TASK PROMPT:
Quote the material below exactly as written, from the first line to the line that holds "from math import ceil, radians, tan", endpoints included.

** Start SUPPLIED MATERIAL **

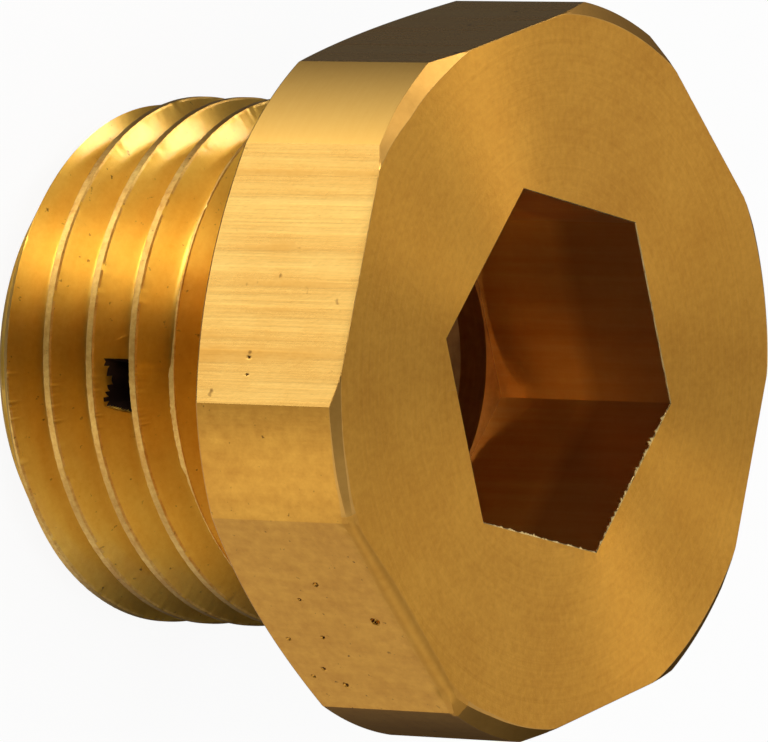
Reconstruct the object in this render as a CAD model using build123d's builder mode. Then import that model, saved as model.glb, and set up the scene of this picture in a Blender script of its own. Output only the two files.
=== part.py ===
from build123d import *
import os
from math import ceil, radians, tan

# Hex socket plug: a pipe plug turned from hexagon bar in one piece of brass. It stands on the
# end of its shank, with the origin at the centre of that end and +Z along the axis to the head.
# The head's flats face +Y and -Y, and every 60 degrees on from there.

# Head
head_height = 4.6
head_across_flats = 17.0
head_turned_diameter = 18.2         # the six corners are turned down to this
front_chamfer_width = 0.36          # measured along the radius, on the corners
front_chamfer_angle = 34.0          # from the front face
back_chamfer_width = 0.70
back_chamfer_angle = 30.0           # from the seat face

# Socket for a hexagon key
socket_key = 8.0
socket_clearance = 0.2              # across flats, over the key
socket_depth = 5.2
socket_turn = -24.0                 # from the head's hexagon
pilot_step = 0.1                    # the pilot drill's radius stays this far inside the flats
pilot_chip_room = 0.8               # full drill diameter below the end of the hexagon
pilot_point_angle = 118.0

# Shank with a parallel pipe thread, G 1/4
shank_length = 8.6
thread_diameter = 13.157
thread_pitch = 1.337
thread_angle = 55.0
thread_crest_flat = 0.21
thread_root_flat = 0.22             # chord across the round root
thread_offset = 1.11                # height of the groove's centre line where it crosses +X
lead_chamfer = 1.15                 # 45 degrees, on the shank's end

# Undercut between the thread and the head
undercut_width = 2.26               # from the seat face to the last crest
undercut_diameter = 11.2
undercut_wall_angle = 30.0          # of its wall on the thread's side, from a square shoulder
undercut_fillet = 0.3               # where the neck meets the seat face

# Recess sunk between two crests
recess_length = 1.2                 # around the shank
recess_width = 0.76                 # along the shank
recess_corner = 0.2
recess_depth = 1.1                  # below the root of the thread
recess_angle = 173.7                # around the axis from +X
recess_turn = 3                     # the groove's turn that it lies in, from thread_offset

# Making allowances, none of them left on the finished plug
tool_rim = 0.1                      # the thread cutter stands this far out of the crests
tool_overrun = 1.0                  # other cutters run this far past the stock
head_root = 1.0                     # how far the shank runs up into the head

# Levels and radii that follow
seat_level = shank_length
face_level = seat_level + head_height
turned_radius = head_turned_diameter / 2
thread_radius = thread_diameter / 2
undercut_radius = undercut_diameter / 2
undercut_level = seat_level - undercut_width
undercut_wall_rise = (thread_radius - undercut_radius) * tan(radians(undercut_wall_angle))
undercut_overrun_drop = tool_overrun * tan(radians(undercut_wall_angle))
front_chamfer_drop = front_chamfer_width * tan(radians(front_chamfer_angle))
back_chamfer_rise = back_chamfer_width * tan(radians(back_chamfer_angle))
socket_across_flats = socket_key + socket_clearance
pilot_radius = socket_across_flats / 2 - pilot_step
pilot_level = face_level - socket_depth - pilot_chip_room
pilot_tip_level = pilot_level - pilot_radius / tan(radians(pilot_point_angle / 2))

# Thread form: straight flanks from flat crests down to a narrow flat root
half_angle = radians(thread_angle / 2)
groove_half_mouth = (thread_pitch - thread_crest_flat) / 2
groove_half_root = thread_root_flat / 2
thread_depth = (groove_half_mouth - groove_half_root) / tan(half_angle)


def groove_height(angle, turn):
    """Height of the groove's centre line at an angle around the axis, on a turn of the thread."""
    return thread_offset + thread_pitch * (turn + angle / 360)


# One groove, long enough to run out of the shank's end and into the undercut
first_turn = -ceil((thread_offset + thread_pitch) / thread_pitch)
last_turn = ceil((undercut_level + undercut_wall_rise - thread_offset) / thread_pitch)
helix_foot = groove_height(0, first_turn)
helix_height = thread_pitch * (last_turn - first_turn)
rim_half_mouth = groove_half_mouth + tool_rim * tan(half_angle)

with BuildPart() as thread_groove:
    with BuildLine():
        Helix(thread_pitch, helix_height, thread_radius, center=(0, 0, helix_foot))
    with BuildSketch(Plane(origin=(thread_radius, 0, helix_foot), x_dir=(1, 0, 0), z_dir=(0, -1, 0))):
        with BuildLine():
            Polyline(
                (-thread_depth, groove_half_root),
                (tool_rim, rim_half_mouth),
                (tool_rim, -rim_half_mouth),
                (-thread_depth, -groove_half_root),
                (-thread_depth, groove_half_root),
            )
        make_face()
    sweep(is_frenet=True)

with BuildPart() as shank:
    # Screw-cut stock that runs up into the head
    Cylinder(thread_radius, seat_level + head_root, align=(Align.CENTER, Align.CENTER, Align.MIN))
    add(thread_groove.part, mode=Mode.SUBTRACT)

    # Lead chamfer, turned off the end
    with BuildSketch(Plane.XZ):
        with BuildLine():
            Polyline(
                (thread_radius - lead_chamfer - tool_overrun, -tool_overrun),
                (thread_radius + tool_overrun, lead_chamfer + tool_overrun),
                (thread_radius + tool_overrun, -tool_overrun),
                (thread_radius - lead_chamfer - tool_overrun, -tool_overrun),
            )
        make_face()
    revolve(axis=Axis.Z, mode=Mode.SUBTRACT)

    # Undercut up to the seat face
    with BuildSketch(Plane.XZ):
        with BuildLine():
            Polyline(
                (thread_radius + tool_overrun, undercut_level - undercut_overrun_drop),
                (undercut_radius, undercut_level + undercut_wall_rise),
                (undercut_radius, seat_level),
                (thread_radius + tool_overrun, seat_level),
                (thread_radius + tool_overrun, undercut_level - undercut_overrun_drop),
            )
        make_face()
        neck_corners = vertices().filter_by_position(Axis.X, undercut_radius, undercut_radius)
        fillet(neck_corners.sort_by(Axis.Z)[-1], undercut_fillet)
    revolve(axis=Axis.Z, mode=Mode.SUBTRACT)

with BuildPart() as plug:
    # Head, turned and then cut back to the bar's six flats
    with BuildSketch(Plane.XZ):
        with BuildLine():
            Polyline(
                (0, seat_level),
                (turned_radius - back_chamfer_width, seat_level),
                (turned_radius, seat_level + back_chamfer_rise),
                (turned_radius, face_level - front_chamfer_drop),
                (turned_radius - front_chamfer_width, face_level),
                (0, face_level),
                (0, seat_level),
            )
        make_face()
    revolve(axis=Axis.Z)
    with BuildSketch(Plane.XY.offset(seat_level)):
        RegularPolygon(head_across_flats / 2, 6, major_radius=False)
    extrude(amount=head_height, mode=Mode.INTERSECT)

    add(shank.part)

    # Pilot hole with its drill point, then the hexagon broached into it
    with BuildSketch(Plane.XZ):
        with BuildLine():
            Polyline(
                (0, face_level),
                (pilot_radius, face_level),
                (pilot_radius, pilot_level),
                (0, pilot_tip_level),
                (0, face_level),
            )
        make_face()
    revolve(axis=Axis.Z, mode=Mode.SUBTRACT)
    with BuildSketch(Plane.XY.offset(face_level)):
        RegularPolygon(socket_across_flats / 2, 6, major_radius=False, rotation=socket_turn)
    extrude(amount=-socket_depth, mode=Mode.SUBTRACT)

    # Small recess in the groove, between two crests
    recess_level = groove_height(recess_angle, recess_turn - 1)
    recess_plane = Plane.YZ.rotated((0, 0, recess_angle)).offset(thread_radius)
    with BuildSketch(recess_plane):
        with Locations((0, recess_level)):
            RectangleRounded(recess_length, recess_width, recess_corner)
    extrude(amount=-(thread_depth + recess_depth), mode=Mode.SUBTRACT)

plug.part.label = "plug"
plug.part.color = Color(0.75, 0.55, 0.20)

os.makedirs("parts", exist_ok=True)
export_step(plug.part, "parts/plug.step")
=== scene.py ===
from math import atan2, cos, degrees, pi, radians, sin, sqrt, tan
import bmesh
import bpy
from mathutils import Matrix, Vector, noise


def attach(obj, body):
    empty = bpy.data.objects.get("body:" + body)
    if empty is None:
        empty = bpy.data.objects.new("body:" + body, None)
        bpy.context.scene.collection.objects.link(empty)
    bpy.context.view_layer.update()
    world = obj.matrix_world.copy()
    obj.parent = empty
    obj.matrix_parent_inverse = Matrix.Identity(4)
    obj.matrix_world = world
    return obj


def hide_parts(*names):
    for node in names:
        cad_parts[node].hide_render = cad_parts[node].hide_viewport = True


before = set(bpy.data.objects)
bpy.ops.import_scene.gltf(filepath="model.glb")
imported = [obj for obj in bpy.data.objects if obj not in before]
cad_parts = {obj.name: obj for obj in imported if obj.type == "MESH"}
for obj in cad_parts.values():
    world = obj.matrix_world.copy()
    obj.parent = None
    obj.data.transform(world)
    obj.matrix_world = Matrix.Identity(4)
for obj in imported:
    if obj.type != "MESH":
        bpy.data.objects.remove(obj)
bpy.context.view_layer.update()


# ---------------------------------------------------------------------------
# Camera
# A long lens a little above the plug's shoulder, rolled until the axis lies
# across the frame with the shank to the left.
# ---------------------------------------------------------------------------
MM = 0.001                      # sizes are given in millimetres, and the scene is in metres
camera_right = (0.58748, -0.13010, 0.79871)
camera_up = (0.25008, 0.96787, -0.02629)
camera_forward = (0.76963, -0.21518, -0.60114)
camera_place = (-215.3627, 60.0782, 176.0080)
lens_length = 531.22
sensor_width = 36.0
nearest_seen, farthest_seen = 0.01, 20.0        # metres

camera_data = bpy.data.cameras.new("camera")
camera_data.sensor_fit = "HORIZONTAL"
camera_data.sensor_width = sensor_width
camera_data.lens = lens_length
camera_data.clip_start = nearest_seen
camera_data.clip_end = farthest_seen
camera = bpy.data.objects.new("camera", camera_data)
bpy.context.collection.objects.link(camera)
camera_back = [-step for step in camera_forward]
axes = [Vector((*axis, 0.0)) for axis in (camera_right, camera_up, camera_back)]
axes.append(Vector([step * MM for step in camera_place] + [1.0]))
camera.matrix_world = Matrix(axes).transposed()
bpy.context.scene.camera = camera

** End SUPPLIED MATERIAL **

CORRECT RESPONSE:
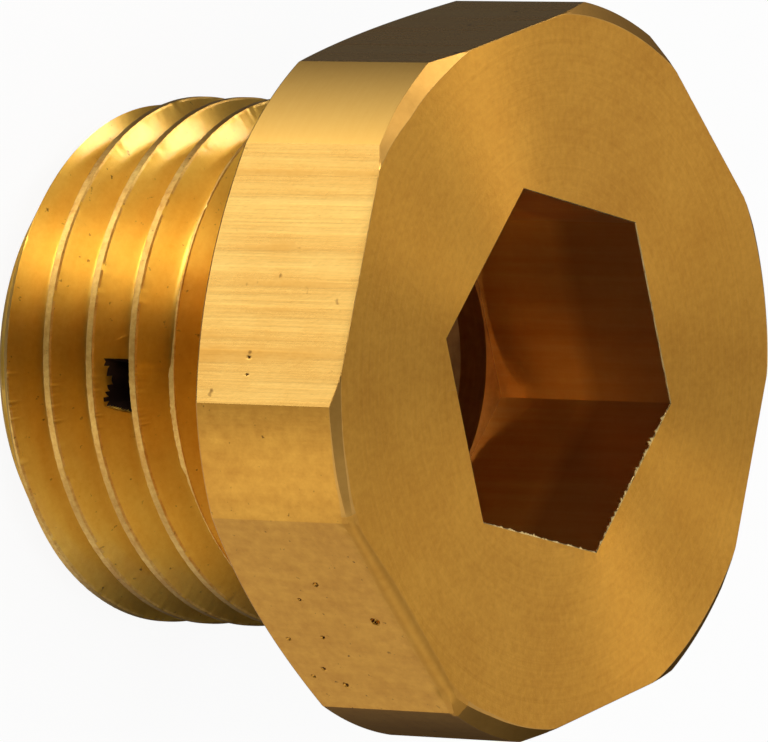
Reconstruct the object in this render as a CAD model using build123d's builder mode. Then import that model, saved as model.glb, and set up the scene of this picture in a Blender script of its own. Output only the two files.
=== part.py ===
from build123d import *
import os
from math import ceil, radians, tan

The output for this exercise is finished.